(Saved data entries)
****************************************
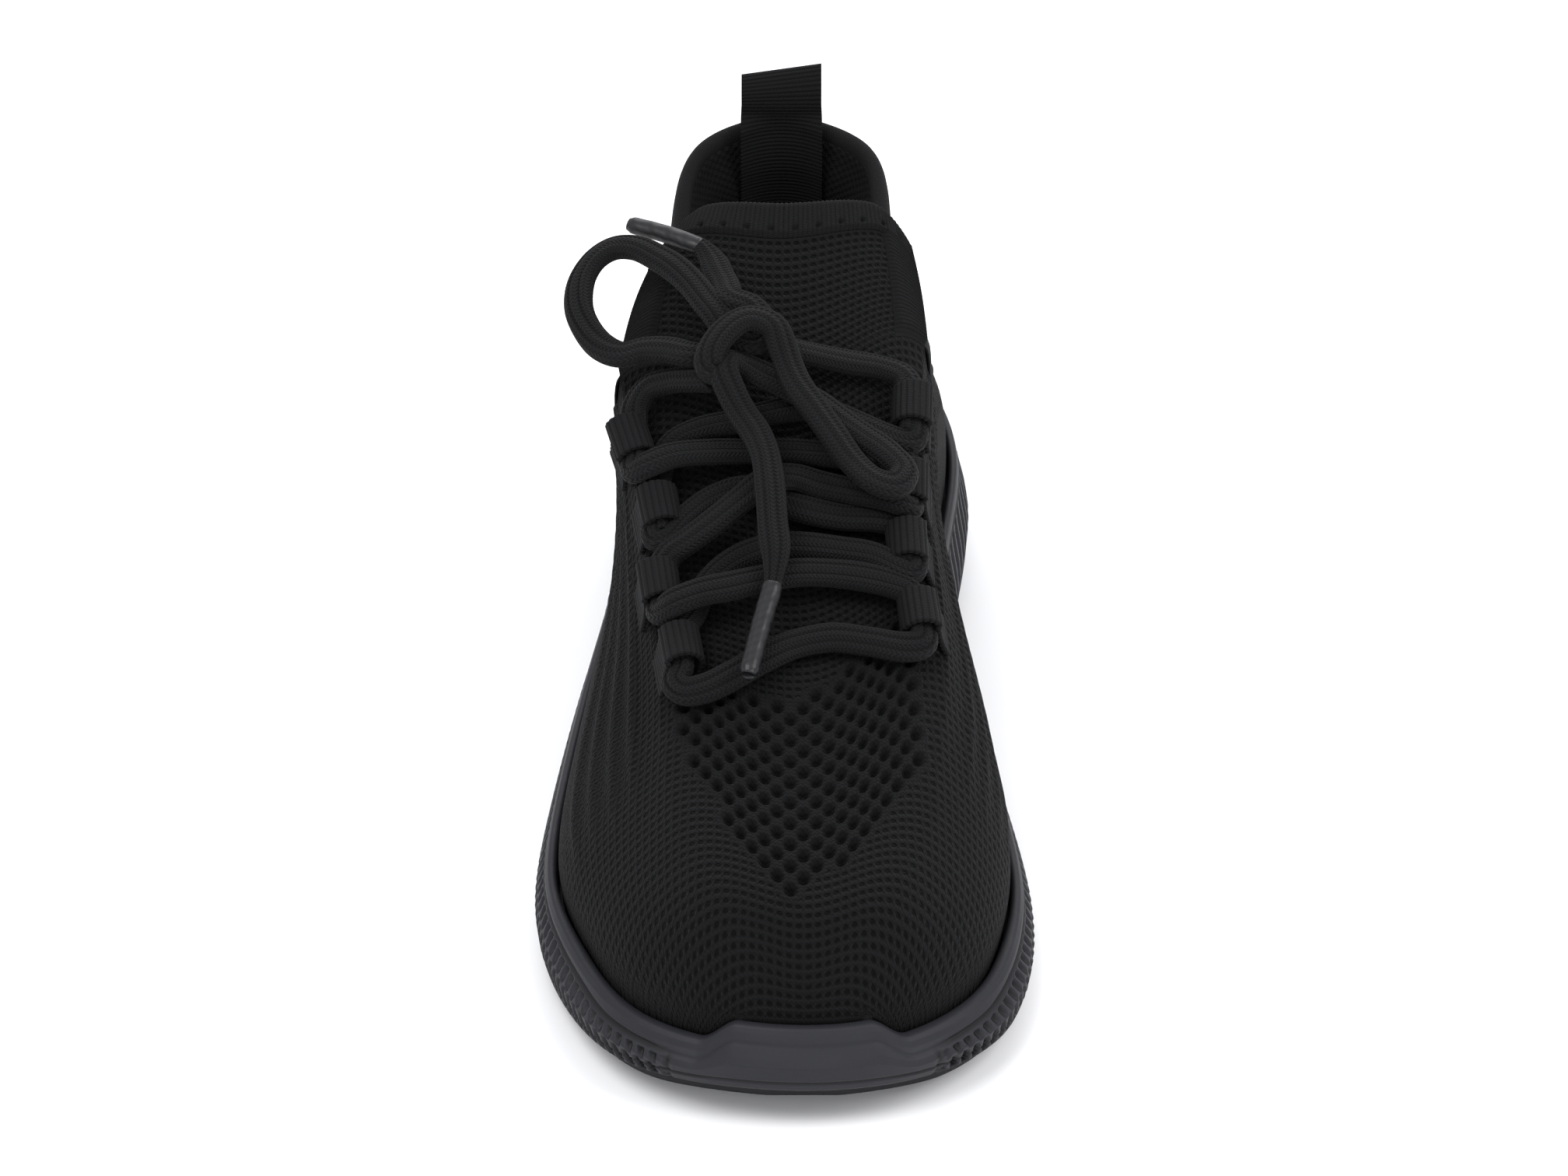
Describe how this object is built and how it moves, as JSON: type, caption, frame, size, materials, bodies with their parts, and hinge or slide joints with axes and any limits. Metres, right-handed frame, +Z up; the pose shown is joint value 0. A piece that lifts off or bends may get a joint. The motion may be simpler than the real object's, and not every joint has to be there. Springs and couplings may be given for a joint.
{
  "type": "running shoe",
  "caption": "Knitted running shoe for the right foot, with a moulded cup sole, webbing lace loops, a tied lace and a heel pull tab that flips.",
  "frame": {"origin": "on the ground, under the middle of the shoe's length and width", "axes": "+Z up, -Y towards the toe, +X towards the inner (medial) side of the foot"},
  "size_m": [0.107, 0.292, 0.1166],
  "materials": {
    "sole_rubber": "satin moulded rubber and foam",
    "tread_rubber": "matte rubber",
    "board": "non-woven board",
    "insole_foam": "foam under a knit cover",
    "knit": "knitted yarn",
    "stiffener": "thermoplastic sheet",
    "collar_foam": "open-cell foam",
    "lining": "diagonal mesh",
    "collar_knit": "rolled knit",
    "rib_band": "ribbed knit",
    "lace_braid": "braided yarn",
    "aglet_film": "clear film over dark yarn",
    "webbing": "woven webbing",
    "tab_webbing": "ribbed webbing"
  },
  "bodies": {
    "shoe": {"midsole": "sole_rubber", "outsole_forefoot": "tread_rubber", "outsole_heel": "tread_rubber", "strobel_board": "board", "insole": "insole_foam", "knit_upper": "knit", "toe_puff": "stiffener", "heel_counter": "stiffener", "collar_foam": "collar_foam", "heel_lining": "lining", "collar_binding": "collar_knit", "tongue_band": "rib_band", "lace_crossings": "lace_braid", "lace_bow_outer": "lace_braid", "lace_bow_inner": "lace_braid", "lace_end_outer": "lace_braid", "lace_end_inner": "lace_braid", "lace_knot": "lace_braid", "aglet_outer": "aglet_film", "aglet_inner": "aglet_film", "pull_tab_leg": "tab_webbing", "lace_loop_outer_1": "webbing", "lace_loop_outer_2": "webbing", "lace_loop_outer_3": "webbing", "lace_loop_outer_4": "webbing", "lace_loop_inner_1": "webbing", "lace_loop_inner_2": "webbing", "lace_loop_inner_3": "webbing", "lace_loop_inner_4": "webbing"},
    "tab": {"pull_tab": "tab_webbing"}
  },
  "joints": [
    {"name": "pull_tab_flip", "type": "hinge", "parent": "shoe", "child": "tab", "pos_m": [-0.0006, 0.132, 0.0934], "axis": [1, 0, 0], "range_deg": [-65, 50], "stiffness_Nm_per_rad": 0.004}
  ]
}
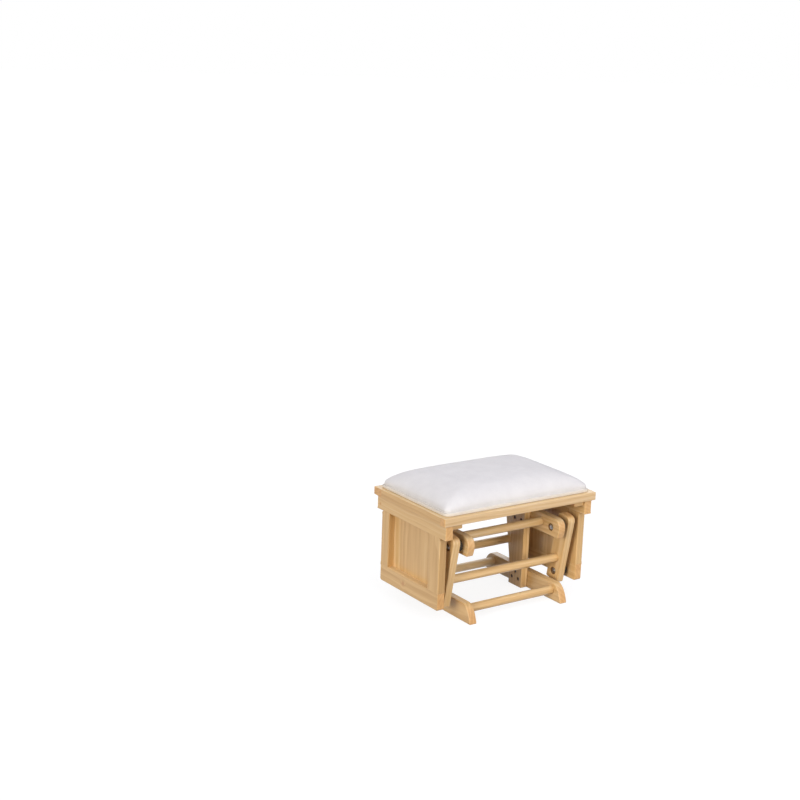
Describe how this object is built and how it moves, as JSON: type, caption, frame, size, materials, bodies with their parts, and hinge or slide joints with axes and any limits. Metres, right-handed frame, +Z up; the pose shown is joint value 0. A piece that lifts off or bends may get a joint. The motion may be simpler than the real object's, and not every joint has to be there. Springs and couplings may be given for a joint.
{
  "type": "glider ottoman",
  "caption": "Wooden glider ottoman: a padded seat on side panels hangs from a dowelled base by leaning swing arms and glides to and fro.",
  "frame": {"origin": "on the floor, under the middle of the seat at rest", "axes": "+X along the dowels to the object's right, +Y to the rear, +Z up; the wide face with the front dowels looks along -Y"},
  "size_m": [0.5, 0.34, 0.3538],
  "materials": {
    "maple": "clear satin lacquer",
    "maple_field": "clear satin lacquer on veneered board",
    "plywood": "unfinished plywood",
    "bolt_steel": "zinc plated",
    "bearing_nylon": "black moulded nylon",
    "insert_brass": "plain",
    "cushion_fabric": "plain woven upholstery"
  },
  "bodies": {
    "base": {"left_foot": "maple", "left_top_bar": "maple", "left_post": "maple", "right_foot": "maple", "right_top_bar": "maple", "right_post": "maple", "front_foot_dowel": "maple", "front_bar_dowel": "maple", "rear_foot_dowel": "maple", "rear_bar_dowel": "maple", "front_left_upper_bolt": "bolt_steel", "front_left_lock_nut": "bolt_steel", "front_right_upper_bolt": "bolt_steel", "front_right_lock_nut": "bolt_steel", "rear_left_upper_bolt": "bolt_steel", "rear_left_lock_nut": "bolt_steel", "rear_right_upper_bolt": "bolt_steel", "rear_right_lock_nut": "bolt_steel"},
    "front_swing_arms": {"front_arm_dowel": "maple", "front_left_arm": "maple", "front_left_upper_bearing": "bearing_nylon", "front_left_lower_bearing": "bearing_nylon", "front_right_arm": "maple", "front_right_upper_bearing": "bearing_nylon", "front_right_lower_bearing": "bearing_nylon"},
    "rear_swing_arms": {"rear_arm_dowel": "maple", "rear_left_arm": "maple", "rear_left_upper_bearing": "bearing_nylon", "rear_left_lower_bearing": "bearing_nylon", "rear_right_arm": "maple", "rear_right_upper_bearing": "bearing_nylon", "rear_right_lower_bearing": "bearing_nylon"},
    "seat": {"left_front_stile": "maple", "left_rear_stile": "maple", "left_bottom_rail": "maple", "left_field_board": "maple_field", "left_side_rail": "maple", "left_top_board": "maple", "right_front_stile": "maple", "right_rear_stile": "maple", "right_bottom_rail": "maple", "right_field_board": "maple_field", "right_side_rail": "maple", "right_top_board": "maple", "front_top_board": "maple", "front_left_corner_block": "maple", "front_left_lower_bolt": "bolt_steel", "front_left_insert": "insert_brass", "front_right_corner_block": "maple", "front_right_lower_bolt": "bolt_steel", "front_right_insert": "insert_brass", "rear_top_board": "maple", "rear_left_corner_block": "maple", "rear_left_lower_bolt": "bolt_steel", "rear_left_insert": "insert_brass", "rear_right_corner_block": "maple", "rear_right_lower_bolt": "bolt_steel", "rear_right_insert": "insert_brass", "seat_deck": "plywood", "cushion": "cushion_fabric"}
  },
  "joints": [
    {"name": "front_arm_swing", "type": "hinge", "parent": "base", "child": "front_swing_arms", "pos_m": [0, -0.112, 0.2], "axis": [1, 0, 0], "range_deg": [-15, 15]},
    {"name": "rear_arm_swing", "type": "hinge", "parent": "base", "child": "rear_swing_arms", "pos_m": [0, 0.112, 0.2], "axis": [1, 0, 0], "range_deg": [-15.2, 15.2]},
    {"name": "seat_pivot", "type": "hinge", "parent": "front_swing_arms", "child": "seat", "pos_m": [0, -0.086, 0.061], "axis": [1, 0, 0], "range_deg": [-19.6, 19.6]}
  ],
  "couplings": [
    {"joint": "rear_arm_swing", "follows": "front_arm_swing", "ratio": 1},
    {"joint": "seat_pivot", "follows": "front_arm_swing", "ratio": -1.295}
  ]
}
****************************************
> _Task prompt_: Using the listing above, locate the lines that hold "hinge" and copy each one.

> _Task response_:
Describe how this object is built and how it moves, as JSON: type, caption, frame, size, materials, bodies with their parts, and hinge or slide joints with axes and any limits. Metres, right-handed frame, +Z up; the pose shown is joint value 0. A piece that lifts off or bends may get a joint. The motion may be simpler than the real object's, and not every joint has to be there. Springs and couplings may be given for a joint.
    {"name": "pull_tab_flip", "type": "hinge", "parent": "shoe", "child": "tab", "pos_m": [-0.0006, 0.132, 0.0934], "axis": [1, 0, 0], "range_deg": [-65, 50], "stiffness_Nm_per_rad": 0.004}
Describe how this object is built and how it moves, as JSON: type, caption, frame, size, materials, bodies with their parts, and hinge or slide joints with axes and any limits. Metres, right-handed frame, +Z up; the pose shown is joint value 0. A piece that lifts off or bends may get a joint. The motion may be simpler than the real object's, and not every joint has to be there. Springs and couplings may be given for a joint.
    {"name": "front_arm_swing", "type": "hinge", "parent": "base", "child": "front_swing_arms", "pos_m": [0, -0.112, 0.2], "axis": [1, 0, 0], "range_deg": [-15, 15]},
    {"name": "rear_arm_swing", "type": "hinge", "parent": "base", "child": "rear_swing_arms", "pos_m": [0, 0.112, 0.2], "axis": [1, 0, 0], "range_deg": [-15.2, 15.2]},
    {"name": "seat_pivot", "type": "hinge", "parent": "front_swing_arms", "child": "seat", "pos_m": [0, -0.086, 0.061], "axis": [1, 0, 0], "range_deg": [-19.6, 19.6]}